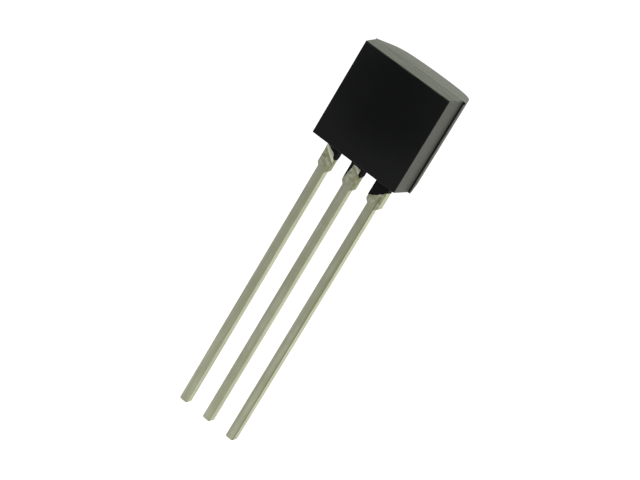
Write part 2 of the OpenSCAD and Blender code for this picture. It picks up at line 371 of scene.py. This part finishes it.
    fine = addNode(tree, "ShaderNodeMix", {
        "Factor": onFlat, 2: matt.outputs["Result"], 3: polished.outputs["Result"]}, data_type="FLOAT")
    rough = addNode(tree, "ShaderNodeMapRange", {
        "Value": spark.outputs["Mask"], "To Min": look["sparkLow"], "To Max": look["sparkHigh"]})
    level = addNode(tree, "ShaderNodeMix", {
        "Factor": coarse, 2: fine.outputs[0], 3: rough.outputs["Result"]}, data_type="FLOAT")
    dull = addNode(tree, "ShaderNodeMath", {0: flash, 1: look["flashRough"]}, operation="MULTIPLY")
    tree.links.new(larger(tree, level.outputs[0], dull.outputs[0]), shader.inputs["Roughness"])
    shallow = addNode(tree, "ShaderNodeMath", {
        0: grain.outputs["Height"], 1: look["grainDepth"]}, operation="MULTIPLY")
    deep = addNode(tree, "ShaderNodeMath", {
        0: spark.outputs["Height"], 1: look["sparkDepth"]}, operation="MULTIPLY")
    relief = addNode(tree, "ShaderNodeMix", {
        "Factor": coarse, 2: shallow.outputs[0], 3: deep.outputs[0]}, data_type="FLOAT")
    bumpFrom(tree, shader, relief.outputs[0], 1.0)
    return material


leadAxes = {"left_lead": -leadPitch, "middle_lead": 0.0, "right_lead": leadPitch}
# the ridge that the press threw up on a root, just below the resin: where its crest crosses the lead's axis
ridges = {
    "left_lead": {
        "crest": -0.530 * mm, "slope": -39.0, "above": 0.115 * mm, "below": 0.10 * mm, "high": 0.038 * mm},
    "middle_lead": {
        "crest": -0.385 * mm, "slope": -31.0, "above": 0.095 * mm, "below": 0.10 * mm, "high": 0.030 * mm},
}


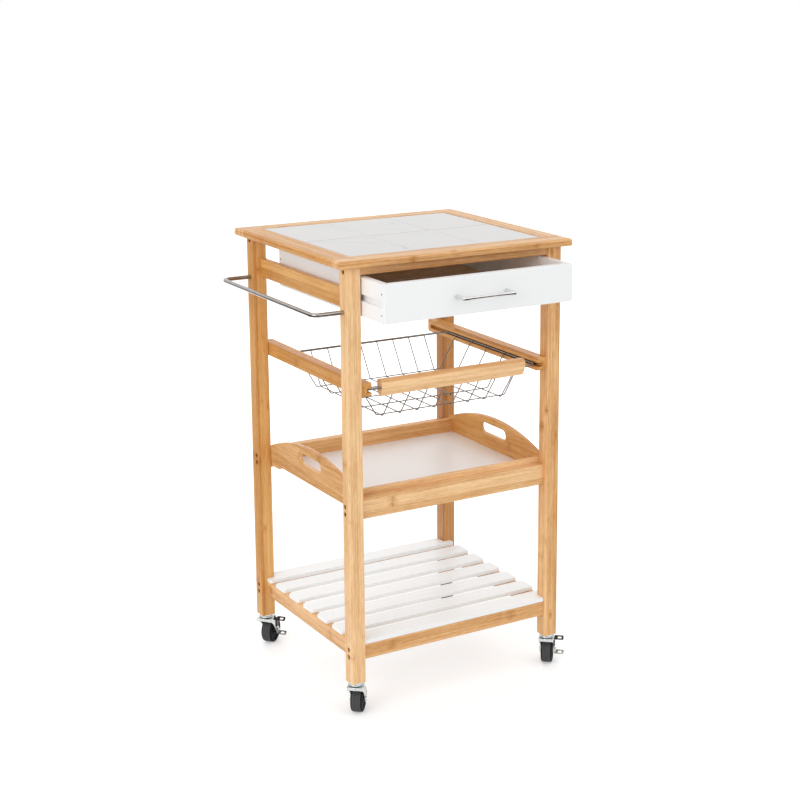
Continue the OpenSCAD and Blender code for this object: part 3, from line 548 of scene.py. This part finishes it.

*Given request*
Each record must be repeated exactly as it is.

*Task answer*
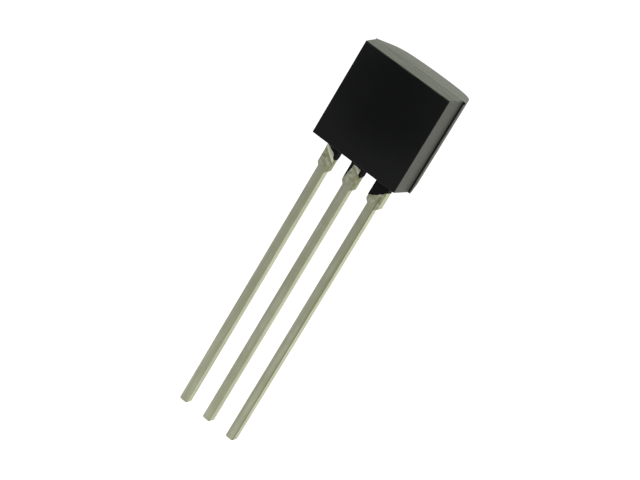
Write part 2 of the OpenSCAD and Blender code for this picture. It picks up at line 371 of scene.py. This part finishes it.
    fine = addNode(tree, "ShaderNodeMix", {
        "Factor": onFlat, 2: matt.outputs["Result"], 3: polished.outputs["Result"]}, data_type="FLOAT")
    rough = addNode(tree, "ShaderNodeMapRange", {
        "Value": spark.outputs["Mask"], "To Min": look["sparkLow"], "To Max": look["sparkHigh"]})
    level = addNode(tree, "ShaderNodeMix", {
        "Factor": coarse, 2: fine.outputs[0], 3: rough.outputs["Result"]}, data_type="FLOAT")
    dull = addNode(tree, "ShaderNodeMath", {0: flash, 1: look["flashRough"]}, operation="MULTIPLY")
    tree.links.new(larger(tree, level.outputs[0], dull.outputs[0]), shader.inputs["Roughness"])
    shallow = addNode(tree, "ShaderNodeMath", {
        0: grain.outputs["Height"], 1: look["grainDepth"]}, operation="MULTIPLY")
    deep = addNode(tree, "ShaderNodeMath", {
        0: spark.outputs["Height"], 1: look["sparkDepth"]}, operation="MULTIPLY")
    relief = addNode(tree, "ShaderNodeMix", {
        "Factor": coarse, 2: shallow.outputs[0], 3: deep.outputs[0]}, data_type="FLOAT")
    bumpFrom(tree, shader, relief.outputs[0], 1.0)
    return material


leadAxes = {"left_lead": -leadPitch, "middle_lead": 0.0, "right_lead": leadPitch}
# the ridge that the press threw up on a root, just below the resin: where its crest crosses the lead's axis
ridges = {
    "left_lead": {
        "crest": -0.530 * mm, "slope": -39.0, "above": 0.115 * mm, "below": 0.10 * mm, "high": 0.038 * mm},
    "middle_lead": {
        "crest": -0.385 * mm, "slope": -31.0, "above": 0.095 * mm, "below": 0.10 * mm, "high": 0.030 * mm},
}


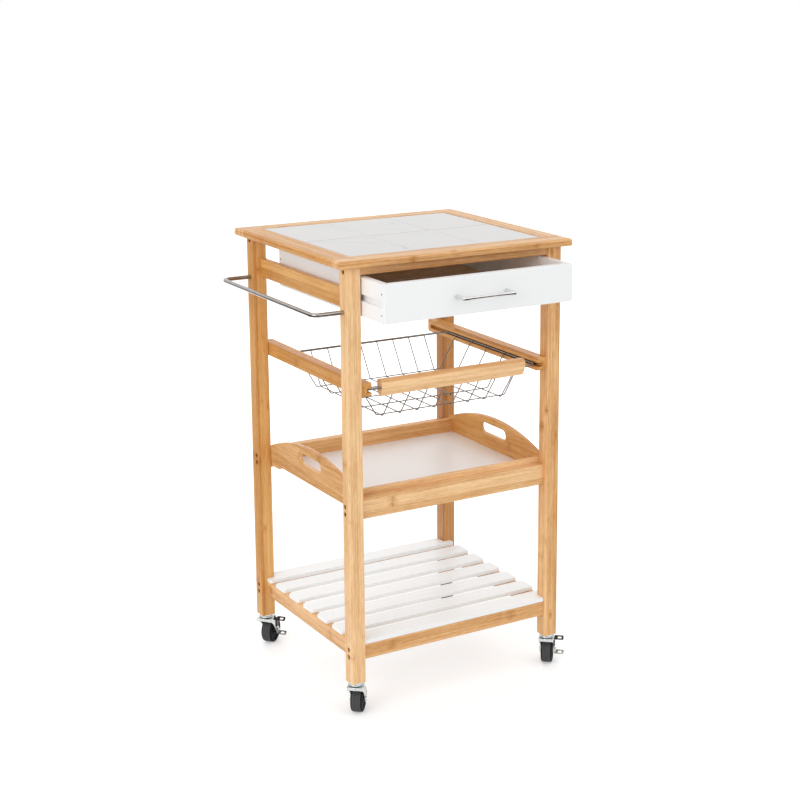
Continue the OpenSCAD and Blender code for this object: part 3, from line 548 of scene.py. This part finishes it.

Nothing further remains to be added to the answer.